[start]

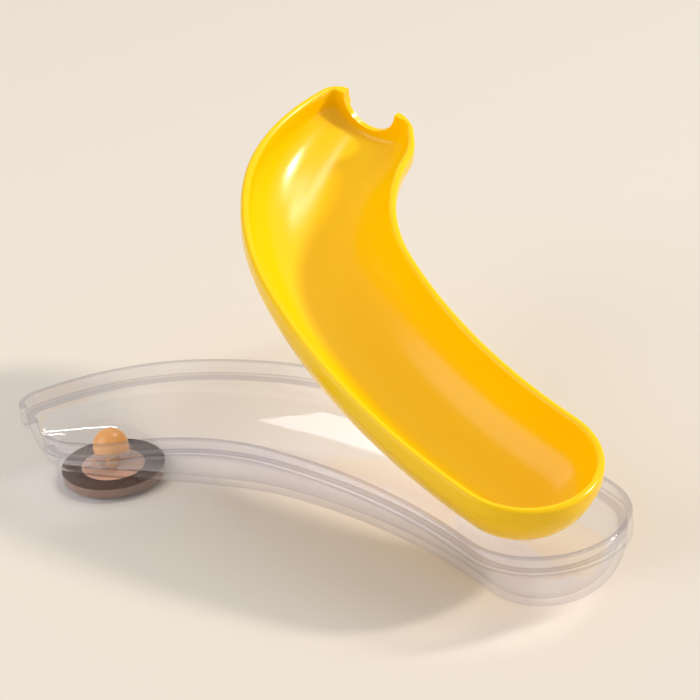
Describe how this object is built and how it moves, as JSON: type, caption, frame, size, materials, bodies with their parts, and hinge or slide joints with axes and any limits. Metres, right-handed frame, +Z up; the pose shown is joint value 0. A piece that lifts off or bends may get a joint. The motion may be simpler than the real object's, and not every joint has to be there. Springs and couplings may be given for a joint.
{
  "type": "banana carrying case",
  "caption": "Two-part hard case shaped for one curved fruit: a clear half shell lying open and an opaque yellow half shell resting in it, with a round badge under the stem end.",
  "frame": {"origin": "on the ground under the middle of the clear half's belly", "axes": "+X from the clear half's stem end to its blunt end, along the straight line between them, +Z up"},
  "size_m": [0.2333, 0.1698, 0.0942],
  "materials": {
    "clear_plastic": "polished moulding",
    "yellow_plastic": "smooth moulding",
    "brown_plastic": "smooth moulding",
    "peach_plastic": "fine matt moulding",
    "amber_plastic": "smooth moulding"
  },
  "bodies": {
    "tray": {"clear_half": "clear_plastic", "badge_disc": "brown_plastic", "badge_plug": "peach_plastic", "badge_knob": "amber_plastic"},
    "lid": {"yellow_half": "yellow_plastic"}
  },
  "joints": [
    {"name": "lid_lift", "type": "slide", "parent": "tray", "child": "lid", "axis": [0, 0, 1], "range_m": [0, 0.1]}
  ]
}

[end]

Required work:
Print the material once more, exactly.

Task answer:
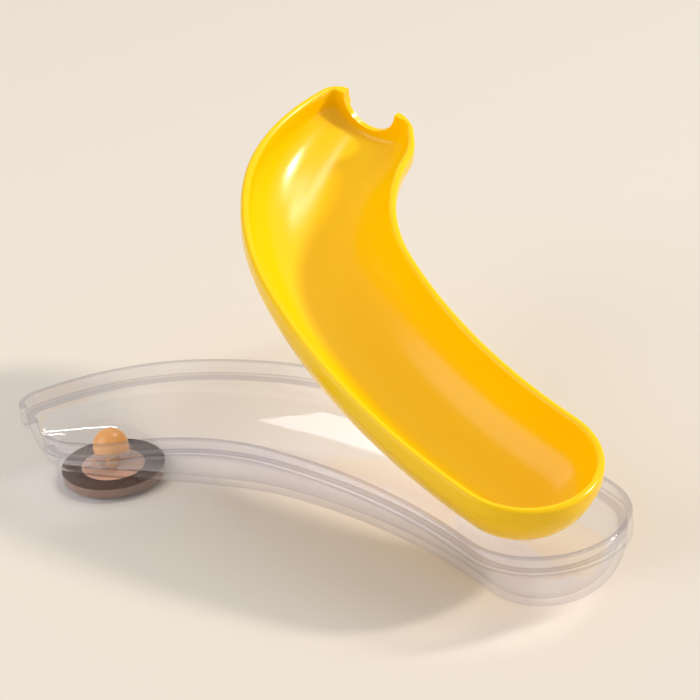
Describe how this object is built and how it moves, as JSON: type, caption, frame, size, materials, bodies with their parts, and hinge or slide joints with axes and any limits. Metres, right-handed frame, +Z up; the pose shown is joint value 0. A piece that lifts off or bends may get a joint. The motion may be simpler than the real object's, and not every joint has to be there. Springs and couplings may be given for a joint.
{
  "type": "banana carrying case",
  "caption": "Two-part hard case shaped for one curved fruit: a clear half shell lying open and an opaque yellow half shell resting in it, with a round badge under the stem end.",
  "frame": {"origin": "on the ground under the middle of the clear half's belly", "axes": "+X from the clear half's stem end to its blunt end, along the straight line between them, +Z up"},
  "size_m": [0.2333, 0.1698, 0.0942],
  "materials": {
    "clear_plastic": "polished moulding",
    "yellow_plastic": "smooth moulding",
    "brown_plastic": "smooth moulding",
    "peach_plastic": "fine matt moulding",
    "amber_plastic": "smooth moulding"
  },
  "bodies": {
    "tray": {"clear_half": "clear_plastic", "badge_disc": "brown_plastic", "badge_plug": "peach_plastic", "badge_knob": "amber_plastic"},
    "lid": {"yellow_half": "yellow_plastic"}
  },
  "joints": [
    {"name": "lid_lift", "type": "slide", "parent": "tray", "child": "lid", "axis": [0, 0, 1], "range_m": [0, 0.1]}
  ]
}